** BEGIN Source data **

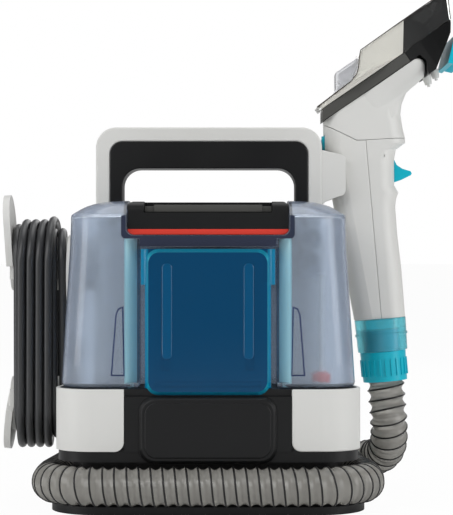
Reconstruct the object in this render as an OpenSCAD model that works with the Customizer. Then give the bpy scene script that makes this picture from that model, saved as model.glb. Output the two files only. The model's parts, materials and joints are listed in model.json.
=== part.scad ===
/* [Body] */
// Half width of the body at its front corners
body_half = 129; // [122:1:136]
// Half width of the body at its rear corners
rear_half = 113; // [106:1:118]
// Distance from the origin to the front of the body
front_y = 98; // [94:1:104]
// Distance from the origin to the rear of the body
rear_y = 88; // [84:1:96]
// Radius of the body's upright corners
corner_r = 34; // [28:1:40]
// Wall of the moulded housings
wall = 3; // [2:0.5:4]
// Thickness of the base plate
plate_t = 7; // [5:0.5:9]
// How far the waist stands in from the body, so that the hose lies round it
waist_in = 14; // [12:0.5:18]
// Height at which the waist ends and the body widens
waist_top = 43; // [41:0.5:46]
// Height at which the side panels start
panel_z = 52; // [50:0.5:56]
// Height of the deck that the tanks stand on
deck_z = 104; // [100:0.5:110]
// Half width of the dark middle between the side panels
centre_half = 70; // [66:0.5:74]
// Height of the upper rear housing
housing_top = 250; // [240:1:255]
// Half width of the upper rear housing
housing_half = 103; // [100:0.5:106]

/* [Front panel] */
// Half width of the raised front panel
panel_half = 57.5; // [52:0.5:62]
// How far the front panel stands out
panel_out = 4; // [3:0.5:6]

/* [Handle] */
// Half width of the carrying handle
handle_half = 100; // [94:1:102]
// Height of the handle's top
handle_top = 329; // [320:1:340]
// Depth of the handle from front to rear
handle_depth = 38; // [32:1:40]
// Thickness of the handle's outer shell
handle_shell_t = 12.5; // [9:0.5:14]
// Thickness of the grip under the top of the shell
grip_top_t = 24; // [20:0.5:28]
// Thickness of the grip on the legs
grip_side_t = 11; // [8:0.5:13]

/* [Recovery tank] */
// Half width of the recovery tank at its foot
tank_foot_half = 125; // [118:0.5:126]
// Half width of the recovery tank at its shoulders
tank_top_half = 117; // [112:0.5:120]
// Height of the shoulders' crown
tank_crown_z = 252; // [246:0.5:256]
// Wall of the tanks
tank_wall = 2.5; // [2:0.25:3.5]

/* [Solution tank] */
// Half width of the solution tank
fill_half = 56.5; // [50:0.5:60]
// Half width of its raised front face
face_half = 49.5; // [44:0.5:51]
// Height of its top
fill_top = 221; // [212:1:223]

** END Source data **

What is needed:
Give only a number: how many lines of the data hold the string "that"?

Correct output:
3